Cuando me mudé a Miami y mi padre me acompañó en la mudanza, me insistió en que comprara una linterna. Yo pasé olímpicamente de él (“¡Pero papá, qué chorradas dices, si tengo linterna en el móvil!”), pero él, que a cabezota no le gana nadie, decidió traerme una linterna en su siguiente viaje. La linterna en cuestión se las traía, seguramente fuera comprada en el PRYCA en los años 70… Pero ahí se quedó, en mi caja de herramientas. Cuando estaba preparándome para el huracán y no conseguía encontrar ninguna linterna para comprarme, mi padre me recordó que tenía aquella. Apenas iluminaba, pero fue suficiente para aquella noche en la que sujetábamos el cristal. Lo que es curioso es que, justo después del huracán, fui a encender la linterna de nuevo y la batería –que aquí ya ni venden- había muerto para siempre. Muy heroica esta linterna española que cumplió su misión y murió en acto de servicio.

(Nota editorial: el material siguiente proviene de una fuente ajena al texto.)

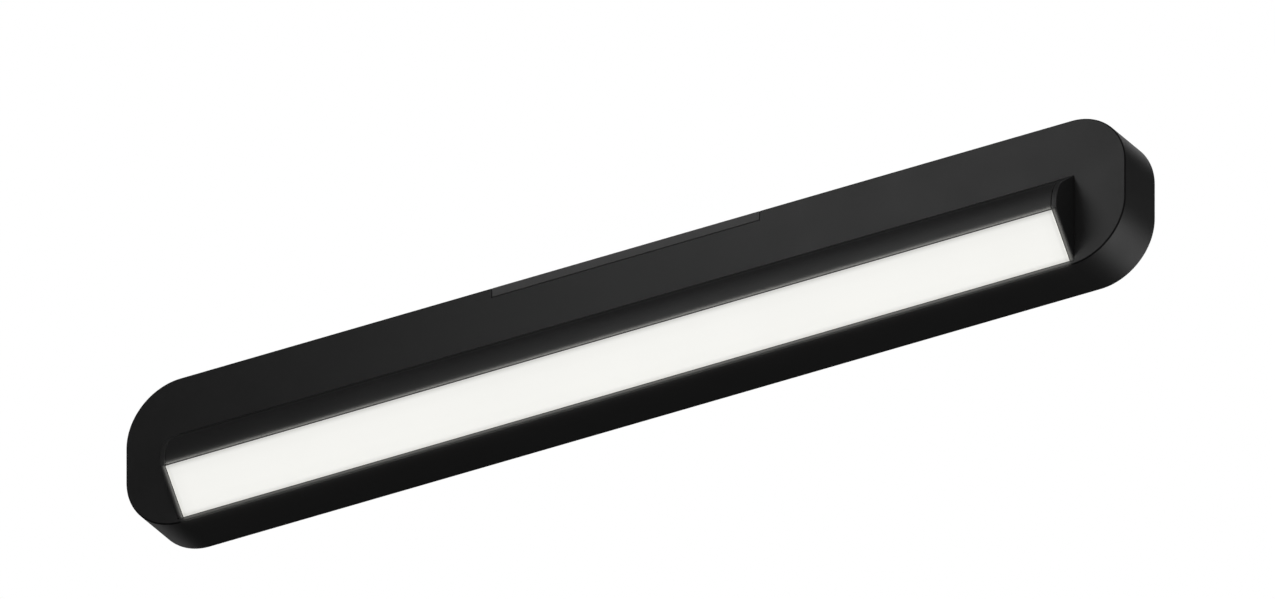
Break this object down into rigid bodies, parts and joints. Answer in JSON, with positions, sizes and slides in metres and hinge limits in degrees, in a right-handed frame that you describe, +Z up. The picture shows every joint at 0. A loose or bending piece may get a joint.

Y, por último, el producto estrella. Porque os recuerdo que llevamos 11 días sin aire acondicionado. Me lo dio mi abuela una tarde de esas en las que yo les visitaba en su piso de Madrid. De esto hará, por lo menos, siete u ocho años. Me dijo: “¿Y tú no tienes un abanico? Espérate que yo te doy uno”. Y me regaló un abanico de madera pintado a mano que yo he ido pasando de bolso a bolso durante años. Lo perdí durante una temporada, pero con la mudanza a Miami, reapareció. Y durante la última semana, ese abanico me ha acompañado todo el día, para envidia de mis vecinas.

El pasado Acción de Gracias, en Boston, conocí a Mizuki, un estudiante de intercambio japonés. Él me enseñó a escribir mi nombre con kanji, a hacer una rosa de origami y me regaló, entre otras cosillas, un abanico azul muy ligero, de madera y papel.

Así que, cuando mi vecina Carmen –la ancianita española a la que doy paella los domingos, y pinzas de la ropa el día anterior- me dijo que no podía más del calor (pobre, ahora imaginaos vivir esto teniendo unos ochenta años), le dije lo mismo que me había dicho a mí mi abuela: “¿Y tú no tienes un abanico? Espérate que yo te doy uno”.

Ella abrió el abanico de Mizuki, empezó a darse aire y, sonriendo, exclamó “¡Olé!”.